Dentre os atos oficiais um dos mais
comuns é a Licença. Há licenças para várias situações e elas sempre estão
vinculadas à vida funcional dos servidores. Então, não foi com surpresa que
naquele dia 24 de junho redigiu o decreto que concedia Licença para Casamento,
apesar de esta não ser uma prática muito comum nos dias de hoje. A cerimônia
havia ocorrido no dia 14 e mesmo não conhecendo aquele colega de profissão para
quem redigira o ato, por algum motivo alheio ao seu próprio conhecimento,
ficara feliz por ele. Chegara até a imaginar como teria sido a cerimônia. Se
teria sido no religioso também ou apenas no civil. Por respeito não quis pensar
na lua-de-mel. Porém, não pôde ficar alheio, quando no dia 3 de julho redigiu a
Licença Paternidade. Seu desconhecido colega tornara-se pai de um menino no dia
22 de junho, oito dias depois do casamento. Pela lei teria oito dias para
afastar-se de suas atividades. Não pôde evitar pensar naquilo. Na criança
recém-nascida, na felicidade dos pais e na criança crescendo. Nos pais dando
amor e carinho, alegres ao ver aquele menino correndo e rindo. Fazendo aquelas
perguntas desconcertantes para os adultos e pedindo doces e brinquedos, ao que
é tão difícil e doloroso dizer não. O choque veio quando no dia 9 de julho
redigiu o ato que concedia luto. A criança, depois de cinco dias de vida, falecera
no dia 28 de junho. A causa descrita na certidão de óbito foi septicemia com
enteroconte necrotizante, insuficiência renal e doença de membrana hialina.

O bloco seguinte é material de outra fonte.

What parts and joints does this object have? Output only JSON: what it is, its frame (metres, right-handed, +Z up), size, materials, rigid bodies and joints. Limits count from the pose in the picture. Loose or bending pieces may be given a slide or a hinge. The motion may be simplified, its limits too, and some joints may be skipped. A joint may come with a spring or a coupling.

Quem trabalha na administração pública
de qualquer dos Poderes deve obedecer aos princípios de legalidade,
impessoalidade, moralidade, publicidade e eficiência e, por consequência, a
Redação Oficial deve caracterizar-se pela impessoalidade, uso do padrão culto
de linguagem, clareza, concisão, formalidade e uniformidade. Assim determina a
lei, assim orienta o Manual de Redação da Presidência da República e, por ser
um bom servidor público, assim ele redigiu o ato. O que ninguém ficou sabendo e
certamente ninguém se perguntará é por que aquele ato oficial, esquecido dentro
de uma pasta, com centenas de outros, em uma prateleira empoeirada de um
arquivo público, apresentava aquela mancha junto ao carimbo de Atendido.
Ninguém jamais saberá que ela foi causada por aquele simples servidor público
que no exercício diligente de sua função, junto a uma prece silenciosa por
aquele anjo que não vingou, sem querer, deixara cair uma muda lágrima.